Venezuela’s violence crisis
Despite the best efforts of Hugo Chavez, it seems the threat of a US invasion is not the number-one concern of Venezuelans these days.
Rather it is fear of violent crime. And Chavez’s failure to deal with it may be a factor in Sunday’s regional elections in Venezuela.
In Caracas, the vast majority of people live in fear of being victimized, pollsters and criminologists say.
Fifty-six percent of those recently polled by Datanalisis, a Caracas polling firm, said crime was their top concern, ahead of inflation and economic problems. And a poll by a well-known sociologist who studies crime, Roberto Briceño-León, showed that 64 percent feared being attacked in the streets.

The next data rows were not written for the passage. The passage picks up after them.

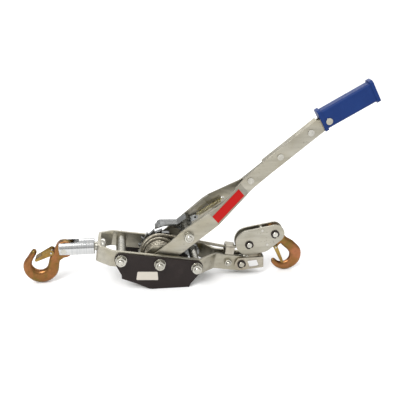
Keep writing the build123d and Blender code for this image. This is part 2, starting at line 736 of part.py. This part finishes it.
def load_hook():
    px, pz = LOAD_PIN
    outer = arc_points((192.0, 24.3), 24.0, 208, 385, 8)
    neck_out = [(207.0, 42.5), (199.0, 49.5), (190.5, 55.0), (px + 6, pz + 5)]
    neck_in = [(px - 5, pz - 4), (174.0, 53.5), (181.0, 46.5), (188.5, 38.5)]
    throat = arc_points((186.4, 24.6), 11.6, 45, -125, 6)
    tip = [(174.5, 19.3), (171.3, 18.9), (170.2, 16.6)]
    hook = hook_form(smooth(outer + neck_out + neck_in + throat + tip), LOAD_HOOK_HALF, 1.2)
    ear = side(hull(dot(3.6, *LOAD_LATCH), dot(4.0, 181.5, 49.5)), -LOAD_HOOK_HALF, LOAD_HOOK_HALF)
    hook += ear + hook_eye(LOAD_PIN, LOAD_EYE_R, LOAD_HOOK_HALF)
    return hook - rod(PIN_R + PIN_FIT, -20, 20, px, pz) - rod(1.6, -20, 20, *LOAD_LATCH)


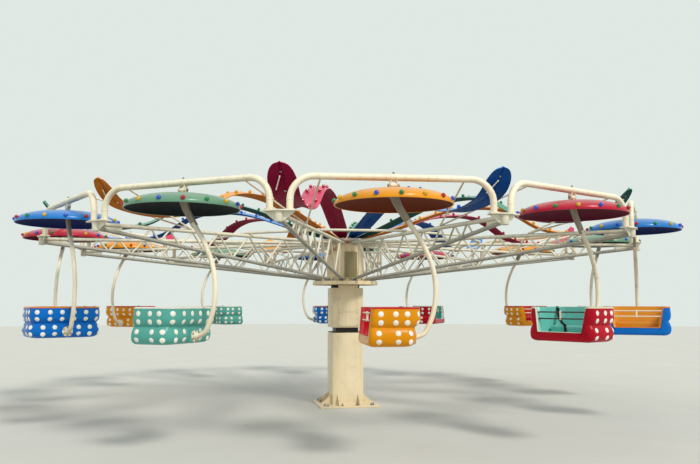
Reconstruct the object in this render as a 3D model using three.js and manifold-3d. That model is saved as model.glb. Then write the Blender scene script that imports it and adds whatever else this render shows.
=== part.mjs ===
import * as THREE from 'three';
import { mergeVertices } from 'three/addons/utils/BufferGeometryUtils.js';
import Module from 'manifold-3d';

// Chair swing ride: a lifting column carries a turning hub with twelve lattice arms. Bent tube
// gantries bridge the arm tips, and a tub under a round canopy swings from the middle of each.
// Millimetres, Z up. The origin is the middle of the base flange's underside.

// Layout
const BAYS = 12;
const BAY_TURN = (2 * Math.PI) / BAYS;
const FIRST_ARM = THREE.MathUtils.degToRad(-98.47);
const FIRST_GONDOLA = FIRST_ARM + BAY_TURN / 2;
const COLUMN_TURN = THREE.MathUtils.degToRad(11);
const SEAT_GAP = 0.3;

// Column and lift
const FLANGE_WIDTH = 1150;
const FLANGE_THICK = 30;
const COLUMN_WIDTH = 600;
const COLUMN_WALL = 20;
const COLUMN_TOP = 1400;
const GUIDE_THICK = 60;
const GUIDE_CLEARANCE = 6;
const INNER_WIDTH = 440;
const HOUSING_BOTTOM = 1500;
const HOUSING_TOP = 2270;
const PANEL_WIDTH = 390;
const PANEL_BOTTOM = 1530;
const PANEL_TOP = 2322;
const PANEL_THICK = 14;
const RING_RADIUS = 285;
const RING_TOP = 2330;

// Hub
const HUB_FLANGE_RADIUS = 645;
const HUB_FLANGE_TOP = 2400;
const DRUM_RADIUS = 365;
const DRUM_TOP = 3184.3;
const CROWN_PLATE_RADIUS = 475;
const CROWN_PLATE_TOP = 3235;
const SPIGOT_RADIUS = 90;
const SPIGOT_TOP = 3290;

// Arms
const CHORD_START = 378;
const TIP_RADIUS = 5600;
const UPPER_CHORD = 60;
const UPPER_START_Z = 3154;
const UPPER_TIP_Z = 3066;
const LOWER_CHORD = 60;
const LOWER_START_Z = 2430.2;
const LOWER_TIP_Z = 3010;
const WEB_WIDTH = 32;
const FIRST_WEB = 720;
const LAST_WEB = 4950;
const WEB_PITCH = 0.84;
const GUSSET_START = 5180;
const GUSSET_THICK = 14;
const POST_RADIUS = 54;
const TIP_PLATE_BOTTOM = 3098;
const TIP_PLATE_TOP = 3116;
const TIP_PLATE_REACH = 205;
const TIP_PLATE_HALF_WIDTH = 80;

// Ring of tie tubes on the upper chords
const TIE_RADIUS = 2650;
const TIE_TUBE = 22;

// Gantries
const GANTRY_RADIUS = 5400;
const GANTRY_HALF_SPAN = 1312;
const GANTRY_TUBE = 44;
const GANTRY_TOP_Z = 3551;
const GANTRY_BEND = 300;
const GANTRY_FLANGE_RADIUS = 68;
const GANTRY_FLANGE_THICK = 14;
const STAY_WIDTH = 26;
const STAY_TOP_SIDE = 930;
const STAY_FOOT_RADIUS = 3960;
const STAY_FOOT = new THREE.Vector3(90, 22, 24);
const STAY_DROP = 15;

// Gondola pivot
const PIVOT_Z = 3450;
const PIN_RADIUS = 17;
const PIN_HALF_LENGTH = 82;
const BORE_FLAT = 17.5;
const EYE_RADIUS = 34;
const EYE_HALF_LENGTH = 43;
const CLEVIS_SIDE = 55;
const CLEVIS_THICK = 14;
const CLEVIS_HALF_WIDTH = 35;
const NECK_HALF_LENGTH = 30;
const NECK_HALF_WIDTH = 22;

// Hanger and canopy
const HANGER_TUBE = 32;
const CANOPY_RADIUS = 760;
const CANOPY_RIM_Z = 3190;
const CANOPY_APEX_Z = 3385;
const CANOPY_TOP = [[752, 3235], [690, 3285], [450, 3358]];
const CANOPY_UNDERSIDE = [[450, 3330], [676, 3258]];
const CANOPY_LIP_WIDTH = 14;
const CANOPY_HEART = 28;
const PAD_CENTRE_Z = 1520;
const PAD_FACE = 272;
const PAD_ROOT = 120;
const PAD_HALF_WIDTH = 85;
const PAD_HALF_HEIGHT = 79;
const HANGER_FLANGE_RADIUS = 76;
const HANGER_FLANGE_THICK = 14;
const HANGER_ROUTE = [
  [-12, 3368], [60, 3190], [205, 2960], [325, 2790], [420, 2610], [490, 2430], [528, 2230],
  [530, 2030], [495, 1830], [436, 1675], [386, 1585], [334, PAD_CENTRE_Z + 8], [PAD_FACE + 5, PAD_CENTRE_Z]];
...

Juan Forero of The Washington Post spoke with Miriam Sánchez, a resident of a Caracas slum. Unbelievably and horribly, four of her sons have been shot dead– three since Chavez took office in 1999.
Although previously a supporter of Chavez, she is now considering voting against his candidates in the election.

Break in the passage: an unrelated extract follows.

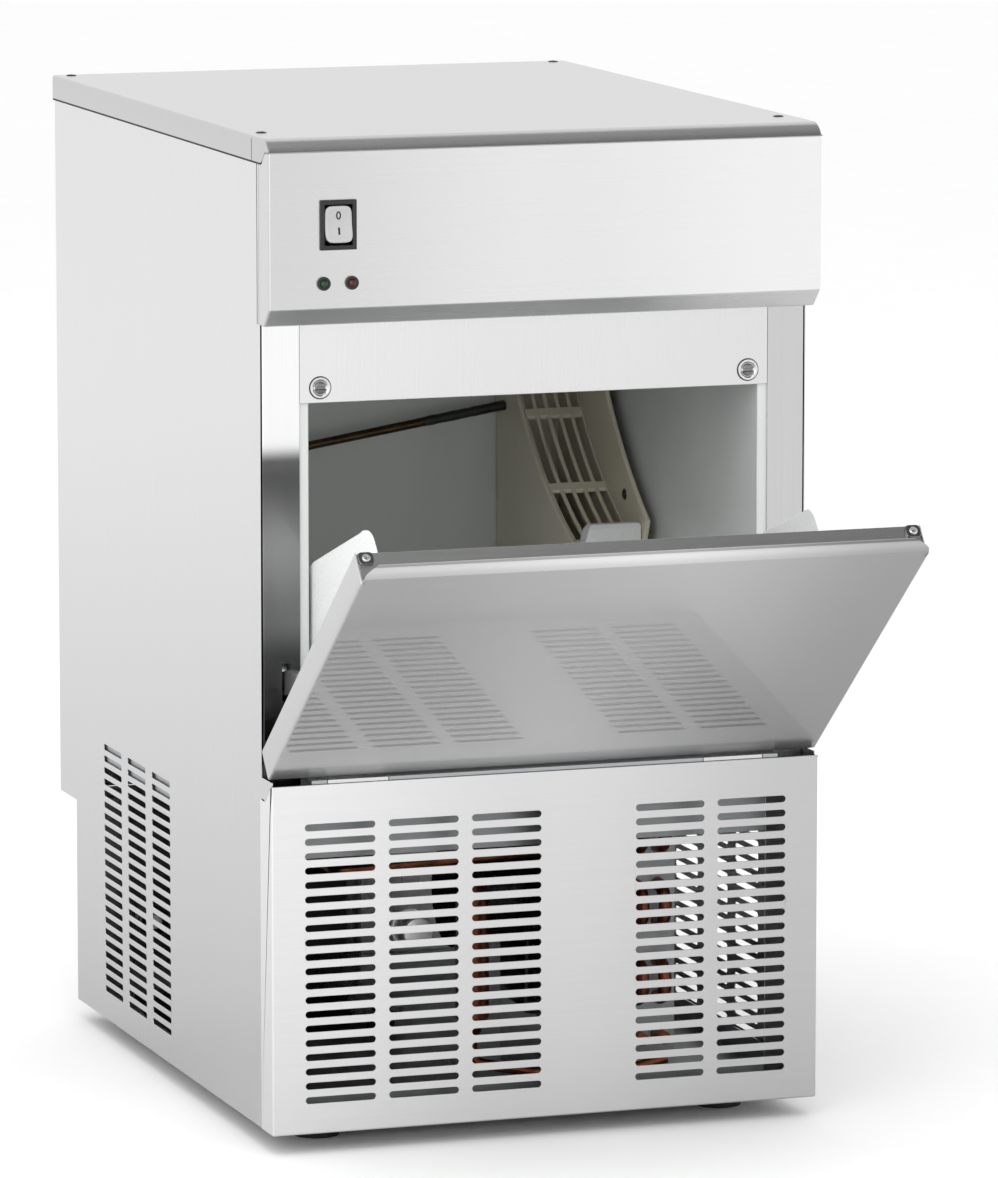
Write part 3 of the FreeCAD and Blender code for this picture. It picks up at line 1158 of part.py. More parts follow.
side_panel("left_side_panel", "-1", "vent_left_y", "vent_left_columns")
side_panel("right_side_panel", "1", "vent_right_y", "vent_right_columns")
rear_panel()
rear_lower_panel()
base_tray()
top_cover()
cover_screws()
control_panel()
switch()
signal_lamps()
jamb("left_jamb", "-1")
jamb("right_jamb", "1")
front_rail()
rail_fasteners()
lower_front_panel()
feet()
door_skin()
door_filling()
door_liner()
door_gussets()
door_stop_arms()
door_top_plate()
door_screws()
hinges()
bin_liner()
bin_insulation()
bin_ceiling()
ice_chute()
thermostat()
ice_making_head()
compartment_shelf()
condenser()
fan()
compressor()
refrigerant_lines()
water_and_power()
doc.recompute()

problems = []
for thing in doc.Objects:
    if "Invalid" in thing.State or "Error" in thing.State:
        problems.append(f"{thing.Label}: {thing.State}")
    if thing.TypeId == "PartDesign::Pocket":
        if thing.Shape.Volume > thing.BaseFeature.Shape.Volume - 0.01:
            problems.append(f"{thing.Label}: cuts nothing")
for thing in sub_parts:
    if thing.Shape.isNull() or not thing.Shape.isValid():
        problems.append(f"{thing.Label}: bad shape")
if problems:
    raise RuntimeError("\n".join(problems))

os.makedirs("parts", exist_ok=True)
for thing in sub_parts:
    thing.Shape.exportStep(f"parts/{thing.Label}.step")
whole = Part.makeCompound([thing.Shape for thing in sub_parts]).BoundBox
print(f"{len(sub_parts)} sub-parts, x {whole.XMin:.1f} {whole.XMax:.1f}, "
      f"y {whole.YMin:.1f} {whole.YMax:.1f}, z {whole.ZMin:.1f} {whole.ZMax:.1f}")
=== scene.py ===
"""A small under-counter ice maker with its bin door resting open.

Numbers given to door_point and cabinet_point, and the constants beside the functions that use
them, are in millimetres. Everything else is in metres. X runs to the right of someone facing the
machine, Y to the back and Z up from the floor.
"""
import json
import math

import bmesh
import bpy
import numpy as np
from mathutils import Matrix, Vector

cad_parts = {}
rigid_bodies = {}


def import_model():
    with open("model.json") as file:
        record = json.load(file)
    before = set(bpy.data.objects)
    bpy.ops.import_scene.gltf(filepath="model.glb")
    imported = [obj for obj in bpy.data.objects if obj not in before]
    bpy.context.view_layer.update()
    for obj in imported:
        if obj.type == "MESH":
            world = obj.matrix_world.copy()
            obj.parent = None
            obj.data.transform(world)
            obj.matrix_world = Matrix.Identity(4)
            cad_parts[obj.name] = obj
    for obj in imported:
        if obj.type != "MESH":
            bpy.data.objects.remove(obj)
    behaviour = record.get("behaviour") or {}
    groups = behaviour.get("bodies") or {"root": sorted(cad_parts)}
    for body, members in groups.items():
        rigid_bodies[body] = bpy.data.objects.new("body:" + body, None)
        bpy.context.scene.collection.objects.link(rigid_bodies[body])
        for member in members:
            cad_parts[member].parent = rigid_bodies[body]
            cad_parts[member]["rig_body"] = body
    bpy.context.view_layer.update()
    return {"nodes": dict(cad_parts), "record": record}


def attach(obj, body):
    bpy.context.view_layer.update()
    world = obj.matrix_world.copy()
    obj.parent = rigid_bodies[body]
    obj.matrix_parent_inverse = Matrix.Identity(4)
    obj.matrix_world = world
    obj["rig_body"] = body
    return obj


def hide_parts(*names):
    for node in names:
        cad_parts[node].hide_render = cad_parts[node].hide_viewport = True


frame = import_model()

MM = 0.001
FRONT_Y = -0.1397          # front face of the control panel
HINGE = (FRONT_Y + 6 * MM, 230 * MM)
DOOR_OPEN = math.radians(51.5)
SHEET = 0.8 * MM              # thickness of the folded sheet
TAU = 2 * math.pi


# ---- placing and building --------------------------------------------------------------------------

def linear(code):
    """An sRGB hex colour as linear red, green, blue and full opacity."""
    channels = np.array([int(code[i:i + 2], 16) for i in (1, 3, 5)]) / 255
    low, high = channels / 12.92, ((channels + 0.055) / 1.055) ** 2.4
    return (*np.where(channels <= 0.04045, low, high), 1.0)


def door_point(x, back, up):
    """Millimetres in the door's own directions, from its hinge line, as a place in the model."""
    turn, lean = math.cos(DOOR_OPEN), math.sin(DOOR_OPEN)
    back, up = np.asarray(back) * MM, np.asarray(up) * MM
    y = HINGE[0] + back * turn - up * lean
    z = HINGE[1] + back * lean + up * turn
    return np.stack(np.broadcast_arrays(np.asarray(x) * MM, y, z), axis=-1)


def cabinet_point(x, depth, height):
    """Millimetres right, behind the control panel's front and above the floor."""
    parts = np.broadcast_arrays(np.asarray(x) * MM, FRONT_Y + np.asarray(depth) * MM,
                                np.asarray(height) * MM)
    return np.stack(parts, axis=-1)


def grid_faces(rows, columns, wrap_columns=True, first=0):
    """Quads of a grid of rows x columns points, the last column joined to the first if wrapped."""
    index = first + np.arange(rows * columns).reshape(rows, columns)
    if wrap_columns:
        index = np.concatenate([index, index[:, :1]], axis=1)
    quads = np.stack([index[:-1, :-1], index[:-1, 1:], index[1:, 1:], index[1:, :-1]], axis=-1)
    return quads.reshape(-1, 4).tolist()


def finish_piece(name, points, faces, body, finish, slot, stands_for=(), smooth=True):
    """Put points and faces in a mesh, turn its faces outwards and let it ride on its body."""
    mesh = bpy.data.meshes.new(name)
    mesh.from_pydata(np.asarray(points).reshape(-1, 3).tolist(), [], faces)
    shape = bmesh.new()
    shape.from_mesh(mesh)
    bmesh.ops.remove_doubles(shape, verts=shape.verts, dist=1e-6)
    bmesh.ops.recalc_face_normals(shape, faces=shape.faces)
    shape.to_mesh(mesh)
    shape.free()
    mesh.polygons.foreach_set("use_smooth", [smooth] * len(mesh.polygons))
    if smooth:
        mesh.set_sharp_from_angle(angle=math.radians(38))
    piece = bpy.data.objects.new(name, mesh)
    bpy.context.scene.collection.objects.link(piece)
    mesh.materials.append(finish)
    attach(piece, body)
    for node in stands_for:
        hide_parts(node)
    return piece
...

Though she acknowledges improvements spurred by the government’s generous social spending, Sánchez said she has little confidence that the streets will be getting safer anytime soon.

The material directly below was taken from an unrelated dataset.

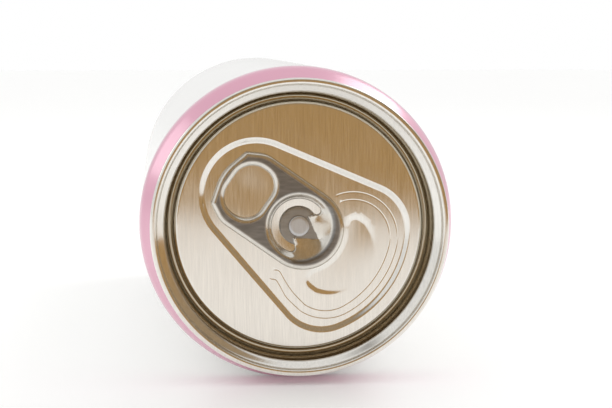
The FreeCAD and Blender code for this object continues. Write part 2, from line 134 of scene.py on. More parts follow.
class CanLidShape(bpy.types.PropertyGroup):
    seam_radius: length("Seam radius", SEAM_RADIUS / MM, "Outside of the seam")
    seam_height: length("Seam height", 2.5, "Rim to the underside of the seam")
    seam_width: length("Seam width", 1.2, "Thickness of the seam")
    plug_depth: length("Lid depth", PLUG_DEPTH / MM, "Rim to the underside of the lid")
    countersink_depth: length("Countersink depth", 6.4, "Rim to the bottom of the countersink")
    countersink_outer: length("Countersink outer", 24.0, "Outer edge of the countersink")
    countersink_inner: length("Countersink inner", 22.85, "Inner edge of the countersink")
    panel_depth: length("Panel depth", 4.3, "Rim to the panel")
    panel_flat: length("Panel flat", 21.9, "Radius at which the panel starts to bend over its edge")
    mouth_turn: angle("Mouth turn", 36.5, "Turn of the mouth about the can's axis")
    recess_depth: length("Recess depth", 0.45, "Depth of the tear-shaped recess")
    recess_slope: length("Recess slope", 0.9, "Width of the recess's sloping edge")
    recess_front: length("Recess front", 20.0, "Middle of the lid to the front of the recess")
    recess_corner: length("Recess corner", 8.3, "Radius of the recess's corners")
    recess_reach: length("Recess reach", 9.9, "Middle of the lid to the corners' centres")
    recess_tail: length("Recess tail", 9.7, "Middle of the lid to the centre of the narrow end")
    recess_tail_round: length("Recess tail round", 9.85, "Radius of the narrow end")
    score_depth: length("Score depth", 0.07, "Depth of the score lines")
    score_width: length("Score width", 0.2, "Width of the score lines")
    dish_depth: length("Dish depth", 0.2, "Depth of the dish round the rivet")
    dish_radius: length("Dish radius", 5.4, "Edge of the dish round the rivet")
    well_depth: length("Finger well depth", 0.06, "Depth of the well under the tab's finger hole")
    well_radius: length("Finger well radius", 6.2, "Edge of the finger well")
    well_reach: length("Finger well reach", 11.1, "Rivet to the middle of the finger well")
    hollow_depth: length("Hollow depth", 0.15, "Depth of the crescent in front of the tab's nose")
    hollow_slope: length("Hollow slope", 0.8, "Width of the crescent's sloping edge")
    hollow_fade_start: length("Hollow fade start", 7.5, "Rivet to where the crescent starts to fade out")
    hollow_fade: length("Hollow fade", 8.0, "Distance in which the crescent fades out")
    score_front: length("Score front", 18.4, "Middle of the lid to the front of the outer score")
    score_corner: length("Score corner", 8.2, "Radius of the outer score's corners")
    score_reach: length("Score reach", 9.3, "Middle of the lid to the corners' centres, along the mouth")
    score_spacing: length("Score spacing", 1.4, "Outer score to the inner one")
    outer_score_start: length("Outer score start", 2.5, "Middle of the lid to the outer score's upper end")
    inner_score_start: length("Inner score start", 3.9, "Middle of the lid to the inner score's upper end")
    panel_round: length("Panel round", 0.85, "Round at the panel's edge")
    countersink_round: length("Countersink round", 0.5, "Rounds at the bottom of the countersink")
    chuck_bend: length("Chuck bend", 24.5, "Radius at which the chuck wall bends")
    chuck_bend_depth: length("Chuck bend depth", 2.05, "Rim to the chuck wall's bend")
    chuck_bend_round: length("Chuck bend round", 0.6, "Round of the chuck wall's bend")
    crest_depth: length("Crest depth", 1.1, "Rim to the foot of the crest's inner side")
    plug_inset: length("Plug inset", 1.4, "Outside of the seam to the lid's hidden side")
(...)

“I get angry because I feel that Chávez is the one to blame for everything that is happening because he is not watching out for Caracas,” she said. “He should be watching more television to see how much crime there is and all the killings there are.”
Forero reports that “for three years now, the government has kept homicide statistics secret, although the data are made public by crime research organizations and criminologists who receive the information surreptitiously from law enforcement sources.”
Venezuela was hardly a murder-free paradise before Chavez came to power. But in 1998, the last year before he became president, the murder rate stood at 19 per 100,000. By 2007 it had soared to 48. In that same year, in the ultra-violent United States of some Europeans’ imagination, the murder rate was 5.6– still too high, of course.
Is it unfair to compare Venezuela’s murder rate to that of the United States? Absolutely. So let’s compare it to another South American country with a reputation for unbridled violent crime– namely Brazil.
Over approximately the same period, Brazil’s homicide rate has held reasonably steady at between 25 and 30 per 100,000, and has declined somewhat. In Brazil’s largest city, São Paulo, homicides have declined sharply and in 2005 were actually below the national rate.

According to a report in The Economist, the drop is due largely to stricter gun control, better policing and changing demographics.
Forero reports Venezuela’s capital and largest city has an astounding murder rate of 130 per 100,000.
In Caracas, perhaps the biggest problem is the police, who are considered ineffective and brutal and sometimes are directly involved in crime. Concern over police prompted the government, under Interior Minister Jesse Chacón, to establish a commission to reform the police in 2006.
The commission, which included representatives of the business community, criminologists, neighborhood representatives and officials from the judicial sector, issued a report that highlighted police corruption and proposed reforms. But crime experts here said the findings were ignored after Chacón, who had championed the commission, was replaced as minister by Pedro Carreño in January 2007.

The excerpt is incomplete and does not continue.